Lesson 2: Basic Statistics | BuildYour.Academy

Lesson Content

Introduction to Data and Statistics

Data is the raw material of data science! Statistics provides the tools to make sense of this raw material. We use statistics to summarize data, identify patterns, and make informed decisions. We'll start with the basics. Think of it like this: If you're building a house (a data analysis project), data is the bricks, and statistics is the blueprint.

Types of Data:

Categorical Data: Represents categories or groups. Examples include colors (red, blue, green), customer segments (low, medium, high), or product categories (electronics, clothing, food). Visualizations: Bar charts, pie charts.
Numerical Data: Represents quantities or measurements. Examples include age, income, website traffic, or sales figures. Further divided into:
- Discrete Data: Can only take specific, separate values (e.g., number of children, number of clicks - whole numbers).
- Continuous Data: Can take any value within a range (e.g., height, temperature - decimals possible).

Descriptive Statistics: These are measures that summarize and describe a dataset. They help us get a quick understanding of the data's characteristics.

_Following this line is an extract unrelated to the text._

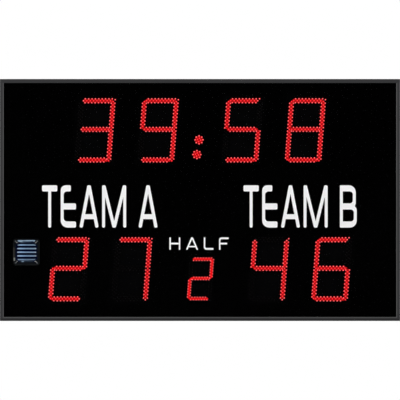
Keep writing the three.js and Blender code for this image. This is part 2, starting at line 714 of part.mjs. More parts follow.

Mean: The average of a dataset (sum of all values divided by the number of values).
- Example: Data: 2, 4, 6, 8, 10. Mean = (2+4+6+8+10)/5 = 6.
Median: The middle value in a sorted dataset. If there are two middle values, it's the average of those two.
- Example: Data: 1, 3, 5, 7, 9. Median = 5. Data: 1, 3, 5, 7. Median = (3+5)/2 = 4.
Mode: The value that appears most frequently in a dataset.
- Example: Data: 1, 2, 2, 3, 4. Mode = 2.
Range: The difference between the highest and lowest values in a dataset. Example: Data: 1, 3, 5, 7, 9. Range = 9-1 = 8
Standard Deviation: A measure of how spread out the data is from the mean. A higher standard deviation indicates more variability.
- While we won't calculate this by hand, understand it is an important measure of dispersion.

Let's move to visualizing data.

Data Visualization & Distributions

Visualizations bring your data to life! The right chart helps us quickly grasp the data's story.

Choosing the Right Visualization:

Bar Charts: Best for comparing categorical data.
- Example: Compare sales by product category.
Histograms: Display the distribution of numerical data (especially good for showing frequencies across ranges).
- Example: View the distribution of customer ages.
Scatter Plots: Show the relationship between two numerical variables.
- Example: Examine the relationship between ad spend and sales.
Pie Charts: Best for showing proportions of a whole (use sparingly – sometimes bar charts are clearer!).
- Example: Represent market share.

Data Distributions: A distribution shows how often each value appears in a dataset.

Normal Distribution (Bell Curve): The most common distribution. It's symmetrical, with the mean, median, and mode at the center. Many real-world phenomena follow a normal distribution (e.g., height, test scores). Understanding the normal distribution is key for statistical tests.
- Key Characteristics: Symmetrical, defined by mean and standard deviation. Approximately 68% of the data falls within one standard deviation of the mean, 95% within two standard deviations, and 99.7% within three standard deviations.
Other Distributions: There are other distributions like Uniform (all values equally likely), Skewed (asymmetrical), and more. Recognizing them helps us choose the right analytical tools.

Deep Dive

Explore advanced insights, examples, and bonus exercises to deepen understanding.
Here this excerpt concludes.